Post by Chan Rasjid »

Pradu wrote:-
I think I understand HG's intent with the bounds updating now. It is not about mate-distance pruning (my mistake) but instead about adjusting the bounds to counter the effect of "mucking" the mate scores backwards: Say you are at the root and search one move and get back a score -(MATE-n). Then say you search the second move, but all replies to that move return (MATE+n+1). A score -(MATE-n) at ply 0 is not the same as -(MATE-n) at ply 2. Infact -(MATE-n) at ply 2 is better because it will get "mucked" back up to -(MATE-n-1).
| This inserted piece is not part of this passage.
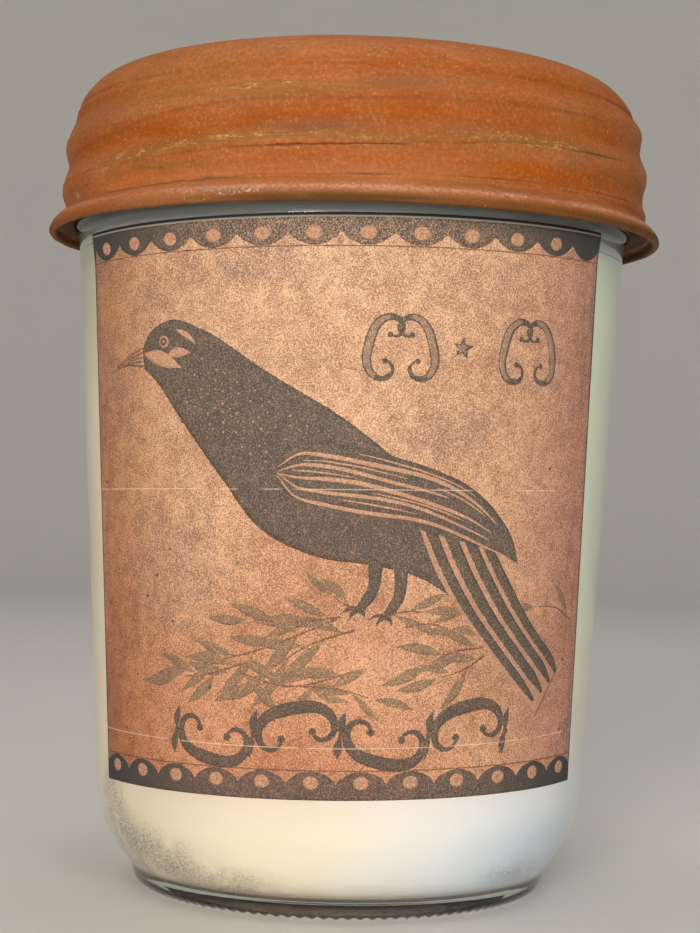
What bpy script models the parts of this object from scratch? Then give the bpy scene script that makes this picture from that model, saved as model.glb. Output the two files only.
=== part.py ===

But if you don't do bounds updating the -(MATE-n) will fail low at ply 2 and fail high at ply 1 which you don't want it to do. So, you have to increase the bounds to counteract the effect of "mucking" and that's what that portion of code HG has written does.
Since you mentioned you now understand, then Muller is probably not practicing voodoo alpha-beta.
I cannot yet follow your argument as I am fasting, but I vaguely see something interesting.

Alpha-beta searches from a node and whenever a better score is found, we search subsequent moves by passing a bound (alpha, beta) with an updated alpha. Finally we finish and say "...we have found a best-score = alpha...". But this may be after few changes in the bounds passed backed up the tree. Now we do strange things, we create a function fn(integer) and passed up (fn(alpha), beta) instead of (alpha, beta) and if we don't inform the nodes up the tree about it that "there is a change of axis", we don't know if when they work and pass you back information, they compare numbers from a space that includes all numbers they had used previously without adjusting for a "change of axis"... I think this is what Muller mention about the need to know of an inv-fn() = inverse of fn() and for it to be applied to alpha when necessary. My model from instinct :-

Code: Select all

for relevant ranges of the integer domain:-
fn(x) = x +1;
inv-fn(x) = x -1;

int search(alpha, beta){
 alpha = inv-fn(alpha);
 beta = inv-fn(beta);

  for (moves){
   alpha = fn(alpha);
   beta = fn(beta);
   score = -search(-beta, -alpha);
   //etc...
  }
  
  return whatever;
}
Is it the same as Muller's?

And Muller recommends this to a novice new to alpha-beta! Just propose the silly 10000 - D stuff which cannot have problems. Also is it certain those who use the ply-independent mate scoring do it correctly?